Often in private companies with equally owned shares, such as a company with two shareholders who each own a 50% share, situations can arise where votes are split down the middle and with no prospect of an agreement being reached. In these deadlock situations where there are no mechanisms in place to deal with the scenario, sometimes the only solution is to wind up the company. In order to conserve the business as a going concern a deadlock clause will provide either one or a range of methods of breaking the deadlock.

Words and phrases in square brackets can be deleted, and signify “either/or” choices.

This Deadlock Clause is in open format. Either enter the requisite details in the highlighted fields or adjust the wording to suit your purposes.

At Sub-Clause 1.2, the first option in square brackets allows for the deadlock to be resolved via a process called “Russian roulette”. This dramatic sounding procedure involves one of the deadlocked parties serving a notice on the other party. The party who issues the notice specifies a cash price at which it values half the shares in the Company. The party receiving the notice then has the option to either buy the other party out, or sell out to the other party, at the specified price.

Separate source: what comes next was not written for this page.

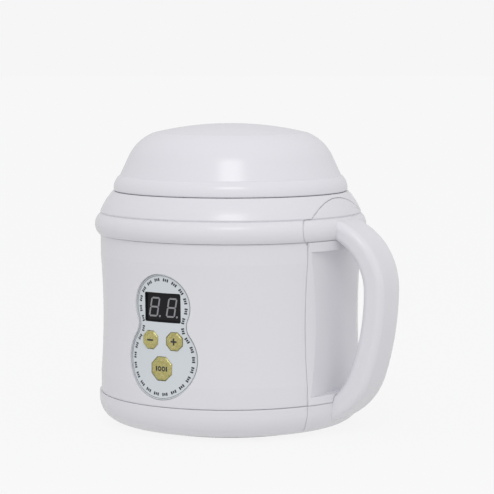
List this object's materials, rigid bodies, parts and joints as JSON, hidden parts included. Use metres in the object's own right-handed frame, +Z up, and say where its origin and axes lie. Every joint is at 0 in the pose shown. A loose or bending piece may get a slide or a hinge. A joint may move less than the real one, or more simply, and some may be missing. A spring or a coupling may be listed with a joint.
{
  "type": "yogurt maker",
  "caption": "Mug-shaped electric yogurt maker: domed lid, waisted round housing, side handle, digital panel with keys, heated well and lift-out pot with its own lid.",
  "frame": {"origin": "on the axis of the round housing, in the plane that the ring foot stands on", "axes": "+Z up the housing's axis, -Y towards the control panel's front, +X towards the handle"},
  "size_m": [0.2078, 0.178, 0.1963],
  "materials": {
    "lid_white": "gloss",
    "liner_white": "satin",
    "silicone": "matt",
    "screw_steel": "zinc plated",
    "pot_steel": "spun",
    "clear_lid": "satin",
    "housing_white": "gloss",
    "foot_rubber": "matt",
    "label_grey": "printed film, blank",
    "fascia_grey": "satin",
    "display_black": "gloss",
    "key_gold": "metallic",
    "switch_black": "matt",
    "board_green": "solder mask",
    "well_aluminium": "spun",
    "ring_grey": "matt",
    "felt": "needled felt",
    "heater_aluminium": "extruded",
    "clamp_steel": "zinc plated",
    "fuse_brass": "plain",
    "sensor_steel": "plain",
    "coil_black": "lacquered",
    "relay_blue": "gloss",
    "can_aluminium": "sleeved",
    "terminal_green": "matt",
    "inlet_black": "matt",
    "pin_brass": "nickel plated",
    "lead_red": "gloss",
    "lead_white": "gloss",
    "ribbon_grey": "matt"
  },
  "bodies": {
    "housing": {"collar": "housing_white", "body_shell": "housing_white", "base_pan": "housing_white", "rubber_foot": "foot_rubber", "handle_panel": "housing_white", "handle_shell": "housing_white", "handle_cover": "housing_white", "handle_screws": "screw_steel", "case_screws": "screw_steel", "collar_screws": "screw_steel", "rating_plate": "label_grey", "fascia": "fascia_grey", "display_module": "display_black", "tact_switches": "switch_black", "control_board": "board_green", "control_board_screws": "screw_steel", "heating_well": "well_aluminium", "well_gasket": "silicone", "retaining_ring": "ring_grey", "felt_sleeve": "felt", "ptc_heater": "heater_aluminium", "heater_clamp": "clamp_steel", "clamp_screws": "screw_steel", "thermal_fuse": "fuse_brass", "temperature_sensor": "sensor_steel", "power_board": "board_green", "power_board_screws": "screw_steel", "transformer": "coil_black", "relay": "relay_blue", "capacitor": "can_aluminium", "terminal_block": "terminal_green", "power_inlet": "inlet_black", "inlet_pins": "pin_brass", "heater_leads": "lead_red", "fuse_leads": "lead_white", "sensor_leads": "lead_white", "inlet_leads": "lead_red", "panel_ribbon": "ribbon_grey"},
    "pot": {"inner_pot": "pot_steel"},
    "pot_lid": {"pot_lid": "clear_lid", "pot_lid_seal": "silicone"},
    "lid": {"lid_shell": "lid_white", "lid_liner": "liner_white", "lid_seal": "silicone", "lid_screws": "screw_steel"},
    "minus": {"minus_button": "key_gold"},
    "plus": {"plus_button": "key_gold"},
    "mode": {"mode_button": "key_gold"}
  },
  "joints": [
    {"name": "pot_lift", "type": "slide", "parent": "housing", "child": "pot", "axis": [0, 0, 1], "range_m": [0, 0.13]},
    {"name": "pot_lid_lift", "type": "slide", "parent": "pot", "child": "pot_lid", "axis": [0, 0, 1], "range_m": [0, 0.05]},
    {"name": "lid_lift", "type": "slide", "parent": "pot_lid", "child": "lid", "axis": [0, 0, 1], "range_m": [0, 0.08]},
    {"name": "minus_press", "type": "slide", "parent": "housing", "child": "minus", "axis": [0, 1, 0], "range_m": [0, 0.0006], "stiffness_N_per_m": 2000},
    {"name": "plus_press", "type": "slide", "parent": "housing", "child": "plus", "axis": [0, 1, 0], "range_m": [0, 0.0006], "stiffness_N_per_m": 2000},
    {"name": "mode_press", "type": "slide", "parent": "housing", "child": "mode", "axis": [0, 1, 0], "range_m": [0, 0.0006], "stiffness_N_per_m": 2000}
  ]
}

If this option is chosen, all the other wording in square brackets should be deleted. If the second option in Sub-Clause 1.2 is chosen, then the parties must use all reasonable endeavours to come to a settlement. If a settlement is not reached within 10 days, then there are four possible options for resolving the deadlock in Sub-Clause 1.3, of which one should be chosen. The first allows for the Chairman to resolve the dispute; the second allows for the appointment of an independent arbitrator. The third option is known as a “Texas shoot-out” whereby each party sends a sealed cash bid to an umpire within a specified number of days stating the maximum price at which they are willing to buy the shares of the other party. The sealed bids are opened together by the umpire, and the highest sealed bid "wins", and that bidder must then buy (and the "loser" must sell) the other party’s shares in the Company. The final option is the most dramatic in that it involves the voluntary winding up of the Company.